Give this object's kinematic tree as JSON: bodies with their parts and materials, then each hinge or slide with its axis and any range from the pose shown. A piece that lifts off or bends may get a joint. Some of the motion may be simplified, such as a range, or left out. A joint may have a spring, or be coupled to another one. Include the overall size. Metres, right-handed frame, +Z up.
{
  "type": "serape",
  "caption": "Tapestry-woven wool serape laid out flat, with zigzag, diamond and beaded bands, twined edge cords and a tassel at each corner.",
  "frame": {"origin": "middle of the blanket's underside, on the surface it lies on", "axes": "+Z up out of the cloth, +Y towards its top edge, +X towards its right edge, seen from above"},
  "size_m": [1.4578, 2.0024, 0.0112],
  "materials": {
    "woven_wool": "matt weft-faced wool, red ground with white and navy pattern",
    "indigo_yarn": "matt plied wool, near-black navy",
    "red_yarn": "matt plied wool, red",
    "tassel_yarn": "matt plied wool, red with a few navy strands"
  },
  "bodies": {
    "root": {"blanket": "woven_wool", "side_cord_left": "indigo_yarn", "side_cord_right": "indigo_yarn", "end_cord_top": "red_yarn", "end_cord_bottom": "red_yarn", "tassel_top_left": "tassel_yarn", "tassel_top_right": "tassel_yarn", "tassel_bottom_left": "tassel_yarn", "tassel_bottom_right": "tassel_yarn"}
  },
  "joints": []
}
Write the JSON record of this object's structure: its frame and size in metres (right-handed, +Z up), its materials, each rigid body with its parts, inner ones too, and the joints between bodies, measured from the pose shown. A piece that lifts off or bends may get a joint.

..............................

Given task :: Quote every line of the data, word for word.

The output ::
Give this object's kinematic tree as JSON: bodies with their parts and materials, then each hinge or slide with its axis and any range from the pose shown. A piece that lifts off or bends may get a joint. Some of the motion may be simplified, such as a range, or left out. A joint may have a spring, or be coupled to another one. Include the overall size. Metres, right-handed frame, +Z up.
{
  "type": "serape",
  "caption": "Tapestry-woven wool serape laid out flat, with zigzag, diamond and beaded bands, twined edge cords and a tassel at each corner.",
  "frame": {"origin": "middle of the blanket's underside, on the surface it lies on", "axes": "+Z up out of the cloth, +Y towards its top edge, +X towards its right edge, seen from above"},
  "size_m": [1.4578, 2.0024, 0.0112],
  "materials": {
    "woven_wool": "matt weft-faced wool, red ground with white and navy pattern",
    "indigo_yarn": "matt plied wool, near-black navy",
    "red_yarn": "matt plied wool, red",
    "tassel_yarn": "matt plied wool, red with a few navy strands"
  },
  "bodies": {
    "root": {"blanket": "woven_wool", "side_cord_left": "indigo_yarn", "side_cord_right": "indigo_yarn", "end_cord_top": "red_yarn", "end_cord_bottom": "red_yarn", "tassel_top_left": "tassel_yarn", "tassel_top_right": "tassel_yarn", "tassel_bottom_left": "tassel_yarn", "tassel_bottom_right": "tassel_yarn"}
  },
  "joints": []
}
Write the JSON record of this object's structure: its frame and size in metres (right-handed, +Z up), its materials, each rigid body with its parts, inner ones too, and the joints between bodies, measured from the pose shown. A piece that lifts off or bends may get a joint.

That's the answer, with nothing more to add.